Já, na questão da crise ambiental, em 2001, havia uma denuncia dos movimentos sociais ambientalistas mundiais sobre a insustentabilidade do atual modelo econômico e modo de vida. Infelizmente, aquela denuncia que não foi levada em conta pelos governos no mundo, inclusive os populares, hoje é uma realidade. Ninguém questiona a existência de um rápido e profundo câmbio climático e suas consequências para o equilíbrio da vida no planeta. O que pode se discutir são as suas causas.
Por fim, o FSM nasceu em 2001 pelo reconhecimento, já naquele ano, da crise de representação política dos governos e dos partidos políticos pelo mundo. A metodologia que tem mobilizado os processos do FSM desde os primeiros anos é que cada um se representa. Cada cidadã e cidadão do mundo tem o direito de representar-se diretamente, sem mediações de organizações, partidos ou governos. Nos dias de hoje, esta crise de representação se agudizou. Desde 2011, governos foram derrubados, com consequências positivas, em algumas poucas experiências e crítica em outras. O que está claro é que o atual modelo de representação política que organiza as frágeis democracias no mundo não atende as necessidades e o desejo das pessoas. Pior que isto, as democracias foram, na sua maioria, capturadas pelo capitalismo financeiro internacional que, através da corrupção e de seu poder econômico, tutelam partidos e governos, subvertendo a democracia e a vontade popular.
Mas além das crises econômica, política e ambiental, outras coisas também mudaram. Nas primeiras edições do FSM em Porto Alegre, as principais vozes eram homens, brancos, europeus ou latino americanos, quase todos intelectuais de esquerda que denunciavam o sistema capitalista e o neoliberalismo e entendiam que era preciso um protagonismo dos movimentos sociais.
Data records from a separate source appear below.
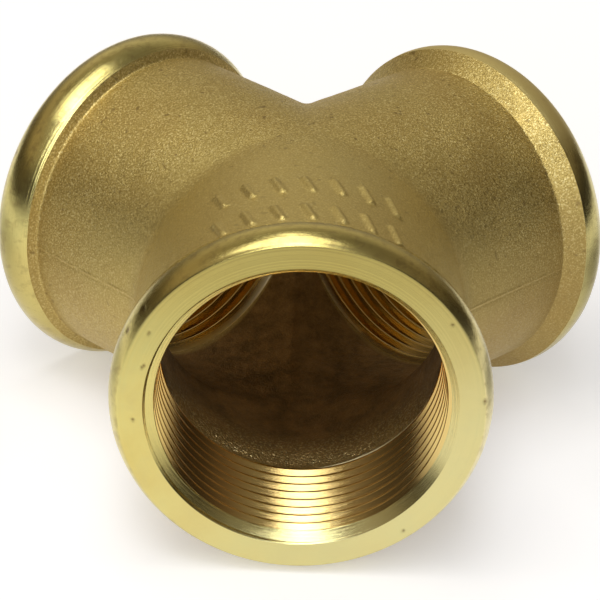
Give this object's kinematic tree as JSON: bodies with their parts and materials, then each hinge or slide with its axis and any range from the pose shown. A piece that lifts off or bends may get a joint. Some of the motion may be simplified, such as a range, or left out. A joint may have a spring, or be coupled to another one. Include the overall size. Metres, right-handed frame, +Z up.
{
  "type": "wye pipe fitting",
  "caption": "Y-shaped brass pipe fitting: female-threaded sockets with rounded machined rims, around a hollow cast junction.",
  "frame": {"origin": "bottom centre of the fitting's bounding box, where it stands on its three rims; the three axes cross 29.5 mm above it and 3.3 mm in front of it, at (0, -0.0033, 0.0295)", "axes": "-Y along the straight socket, out of its mouth; +X to the right socket's side, so the two branch sockets point 45 degrees left and right of +Y; +Z up, square to the plane of the three axes"},
  "size_m": [0.1032, 0.0966, 0.059],
  "materials": {
    "cast_brass": "as cast and shot blasted: fine, even, matt grain with a soft metallic sparkle",
    "machined_brass": "turned bright on a lathe: fine concentric tool marks on the end faces, glossy rounded rims and threads"
  },
  "bodies": {
    "root": {"junction_body": "cast_brass", "front_socket": "machined_brass", "left_socket": "machined_brass", "right_socket": "machined_brass"}
  },
  "joints": []
}
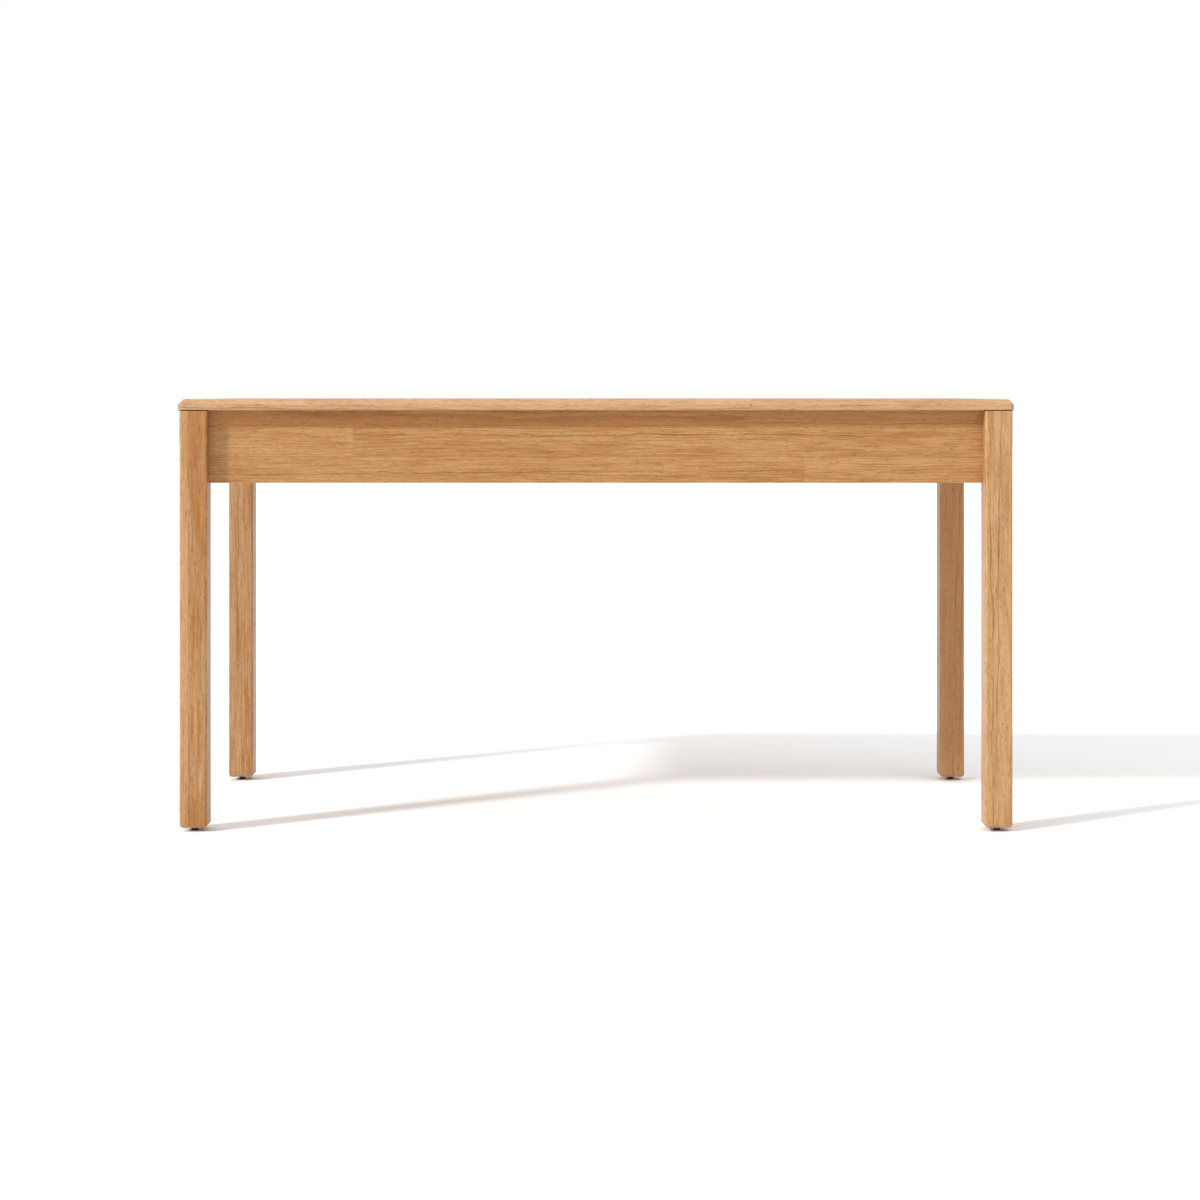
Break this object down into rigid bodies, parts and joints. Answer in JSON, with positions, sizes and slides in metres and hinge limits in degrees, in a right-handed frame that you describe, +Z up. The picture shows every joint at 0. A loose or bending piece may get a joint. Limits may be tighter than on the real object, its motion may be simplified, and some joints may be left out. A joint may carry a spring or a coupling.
{
  "type": "communion table",
  "caption": "Plain timber table with a solid bevelled top on square legs, joined by a deep apron frame and standing on screw-adjusted levelling feet.",
  "frame": {"origin": "middle of the footprint, on the floor under the levelling feet", "axes": "+X along the long side to the right seen from the front, +Y from front to back, +Z up"},
  "size_m": [1.45, 0.596, 0.75],
  "materials": {
    "top_timber": "clear satin lacquer on laminated staves",
    "apron_timber": "clear satin lacquer on laminated staves",
    "leg_timber": "clear satin lacquer on laminated posts",
    "rail_timber": "planed, unlacquered",
    "block_hardwood": "planed, unlacquered",
    "dowel_beech": "dry beech",
    "zinc_fixings": "bright zinc plate",
    "clip_steel": "pressed, zinc plated",
    "insert_zinc": "dull zinc alloy",
    "stud_steel": "bright zinc plate",
    "pad_plastic": "fine matt black"
  },
  "bodies": {
    "table": {"tabletop": "top_timber", "cross_rail": "rail_timber", "cross_rail_dowels": "dowel_beech", "cross_rail_screws": "zinc_fixings", "apron_front": "apron_timber", "top_clips_front": "clip_steel", "top_clip_screws_front": "zinc_fixings", "apron_back": "apron_timber", "top_clips_back": "clip_steel", "top_clip_screws_back": "zinc_fixings", "apron_left": "apron_timber", "top_clips_left": "clip_steel", "top_clip_screws_left": "zinc_fixings", "apron_right": "apron_timber", "top_clips_right": "clip_steel", "top_clip_screws_right": "zinc_fixings", "leg_front_left": "leg_timber", "corner_block_front_left": "block_hardwood", "block_screws_front_left": "zinc_fixings", "hanger_bolts_front_left": "zinc_fixings", "hanger_washers_front_left": "zinc_fixings", "hanger_nuts_front_left": "zinc_fixings", "apron_dowels_front_left": "dowel_beech", "foot_insert_front_left": "insert_zinc", "leg_front_right": "leg_timber", "corner_block_front_right": "block_hardwood", "block_screws_front_right": "zinc_fixings", "hanger_bolts_front_right": "zinc_fixings", "hanger_washers_front_right": "zinc_fixings", "hanger_nuts_front_right": "zinc_fixings", "apron_dowels_front_right": "dowel_beech", "foot_insert_front_right": "insert_zinc", "leg_back_left": "leg_timber", "corner_block_back_left": "block_hardwood", "block_screws_back_left": "zinc_fixings", "hanger_bolts_back_left": "zinc_fixings", "hanger_washers_back_left": "zinc_fixings", "hanger_nuts_back_left": "zinc_fixings", "apron_dowels_back_left": "dowel_beech", "foot_insert_back_left": "insert_zinc", "leg_back_right": "leg_timber", "corner_block_back_right": "block_hardwood", "block_screws_back_right": "zinc_fixings", "hanger_bolts_back_right": "zinc_fixings", "hanger_washers_back_right": "zinc_fixings", "hanger_nuts_back_right": "zinc_fixings", "apron_dowels_back_right": "dowel_beech", "foot_insert_back_right": "insert_zinc"},
    "foot_pad_front_left": {"foot_pad_front_left": "pad_plastic"},
    "foot_stud_front_left": {"foot_stud_front_left": "stud_steel"},
    "foot_pad_front_right": {"foot_pad_front_right": "pad_plastic"},
    "foot_stud_front_right": {"foot_stud_front_right": "stud_steel"},
    "foot_pad_back_left": {"foot_pad_back_left": "pad_plastic"},
    "foot_stud_back_left": {"foot_stud_back_left": "stud_steel"},
    "foot_pad_back_right": {"foot_pad_back_right": "pad_plastic"},
    "foot_stud_back_right": {"foot_stud_back_right": "stud_steel"}
  },
  "joints": [
    {"name": "foot_height_front_left", "type": "slide", "parent": "table", "child": "foot_pad_front_left", "axis": [0, 0, -1], "range_m": [0, 0.012]},
    {"name": "foot_screw_front_left", "type": "hinge", "parent": "foot_pad_front_left", "child": "foot_stud_front_left", "pos_m": [-0.698, -0.273, 0], "axis": [0, 0, -1], "range_deg": [0, 4321]},
    {"name": "foot_height_front_right", "type": "slide", "parent": "table", "child": "foot_pad_front_right", "axis": [0, 0, -1], "range_m": [0, 0.012]},
    {"name": "foot_screw_front_right", "type": "hinge", "parent": "foot_pad_front_right", "child": "foot_stud_front_right", "pos_m": [0.698, -0.273, 0], "axis": [0, 0, -1], "range_deg": [0, 4321]},
    {"name": "foot_height_back_left", "type": "slide", "parent": "table", "child": "foot_pad_back_left", "axis": [0, 0, -1], "range_m": [0, 0.012]},
    {"name": "foot_screw_back_left", "type": "hinge", "parent": "foot_pad_back_left", "child": "foot_stud_back_left", "pos_m": [-0.698, 0.273, 0], "axis": [0, 0, -1], "range_deg": [0, 4321]},
    {"name": "foot_height_back_right", "type": "slide", "parent": "table", "child": "foot_pad_back_right", "axis": [0, 0, -1], "range_m": [0, 0.012]},
    {"name": "foot_screw_back_right", "type": "hinge", "parent": "foot_pad_back_right", "child": "foot_stud_back_right", "pos_m": [0.698, 0.273, 0], "axis": [0, 0, -1], "range_deg": [0, 4321]}
  ],
  "couplings": [
    {"joint": "foot_screw_front_left", "follows": "foot_height_front_left", "rad_per_m": 6283.2},
    {"joint": "foot_screw_front_right", "follows": "foot_height_front_right", "rad_per_m": 6283.2},
    {"joint": "foot_screw_back_left", "follows": "foot_height_back_left", "rad_per_m": 6283.2},
    {"joint": "foot_screw_back_right", "follows": "foot_height_back_right", "rad_per_m": 6283.2}
  ]
}
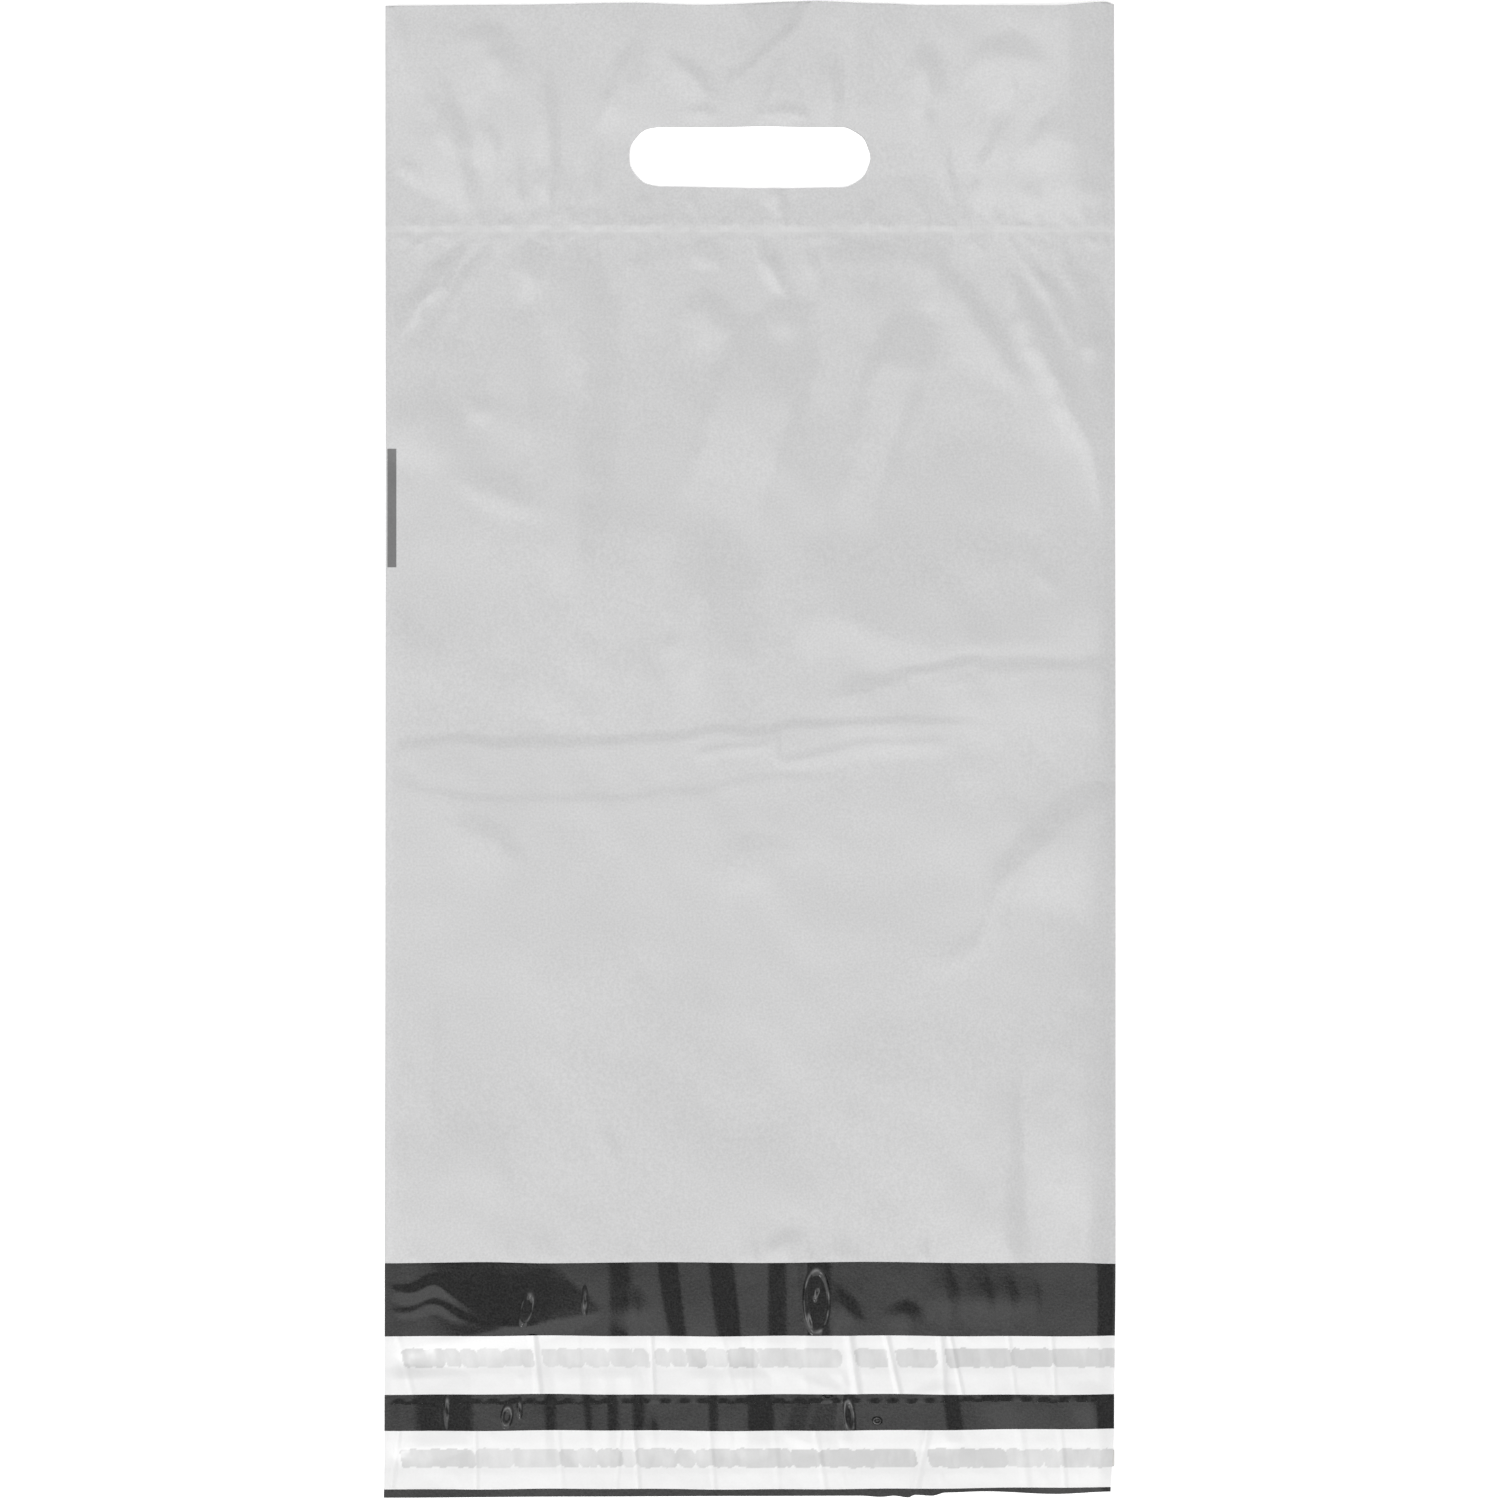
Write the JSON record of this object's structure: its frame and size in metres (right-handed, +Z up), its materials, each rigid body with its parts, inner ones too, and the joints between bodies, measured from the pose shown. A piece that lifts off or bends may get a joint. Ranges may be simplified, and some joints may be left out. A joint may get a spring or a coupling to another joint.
{
  "type": "poly mailer bag",
  "caption": "Flat film mailing bag with a punched hand slot, an open pocket and a flap with adhesive closures under release liners and a tear line.",
  "frame": {"origin": "on the resting surface, under the middle of the bag with its flap folded out", "axes": "+Z up through the front panel, +Y along the bag from the flap to the handle end, +X to the right seen from above with the handle end at the top"},
  "size_m": [0.25, 0.511, 0.0057],
  "materials": {
    "film": "satin silver-grey outside, glossy black inside",
    "adhesive": "tacky translucent hot melt",
    "release_liner": "glossy white translucent film"
  },
  "bodies": {
    "root": {"bag_film": "film", "adhesive_send": "adhesive", "adhesive_return": "adhesive", "release_liner_send": "release_liner", "release_liner_return": "release_liner"}
  },
  "joints": []
}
Para quem participou de todo processo de preparação e realização do FSM 15 Anos em Porto Alegre não há dúvida de que o protagonismo foi das mulheres, autodenominada de primavera feminina, dos vários movimentos de povo negro e da juventude brasileira, latino-americana e internacional. Esse novo protagonismo, trás consigo, toda a diversidade das lutas urbanas, ecológicas, das lutas contra os feminicídios, contra o extermínio da juventude negra, em defesa dos direitos sociais no mundo, na defesa da paz, da democracia e de outra forma de vida.
Neste sentido, outra mudança fundamental, é quanto a construção do outro mundo possível. Em 2001, haviam muitas ideias, propostas e utopias do que se pretendia fazer. Nestes últimos quinze anos várias destas propostas foram postas em prática, em especial, no Brasil e na América Latina. E, na sua maioria, se demonstraram eficazes na superação da pobreza, no fortalecimento das culturais locais e tradicionais das comunidades quilombolas, indígenas e tradicionais, na construção de outra economia tendo por base a economia solidária e popular, a criação das quotas nas universidades, a gestão das águas sob controle público, o fortalecimento dos sistemas de saúde pública, da educação pública e gratuita com metodologia transformadora. São tantas experiências de sucesso que já se faz necessário um Fórum Social dedicado exclusivamente para discussão e apresentação das boas práticas.
Neste sentido, a realização da edição do FSM 15 Anos Porto Alegre cumpriu um papel estratégico no debate e na sistematização dos processos do FSM até os dias de hoje. O resultado deste debate será sistematizado pelos movimentos e organizações participantes em Porto Alegre e servirão como base para os debates e atividades no Fórum Social Mundial que se realizará de 09 a 14 de agosto de 2016, em Montreal, no Canadá. Porto Alegre, mais uma vez, dá sua modesta contribuição para esta longa trajetória de construção de outro mundo possível.
Mauri Cruz é advogado socioambiental, especialista em direitos humanos, professor de pós graduação em direito à cidade e Mobilidade urbana, diretor da AbongRS.